Scripts and templates used for born-digital transfers at the Bentley Historical Library. These utilities are primarily used to assist in the transfer of materials from removable media using the BHL's Removable Media Workstations (RMWs) and RipStation.
- Python 3: Required to run all utilities
- Pillow: To adjust images of removable media
- FFmpeg: To validate audio and video files and to create DIPs for audio CDs
- HandBrake CLI: To create DIPs for video DVDs
- bulk_extractor: To scan for PII
- rsync: To copy files on non-Windows machines
- Brunnhilde: To generate reports (non-Windows machines only)

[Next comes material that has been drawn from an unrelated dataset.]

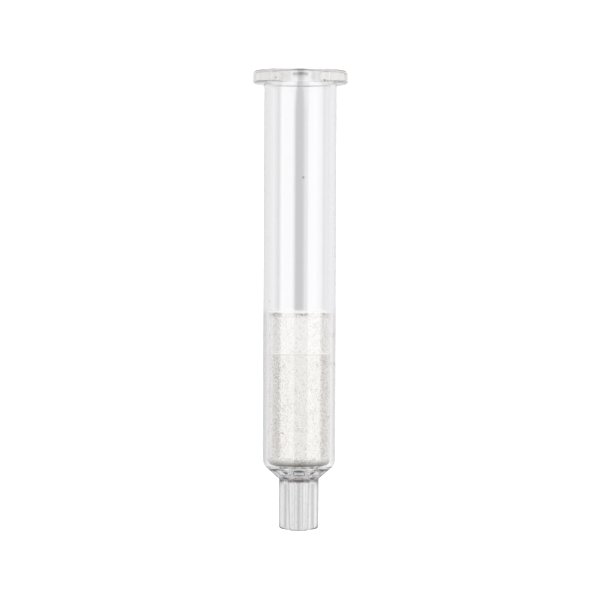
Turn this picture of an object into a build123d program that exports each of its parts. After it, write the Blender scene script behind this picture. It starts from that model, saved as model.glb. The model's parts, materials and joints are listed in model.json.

pip install git+https://github.com/bentley-historical-library/bhl_born_digital_utils.git
A tracking template used for born-digital transfers at the Bentley Historical Library. Many of the utilities detailed below rely on the bhl_inventory.csv. See README for bhl_inventory.csv.
This script serves as the entry point to various born-digital transfer utilities. A summary of the script's usage and available actions are below, followed by detailed instructions for each utility. All utilities require, at minimum, an accession number, corresponding to a directory with transferred removable media items, and an action.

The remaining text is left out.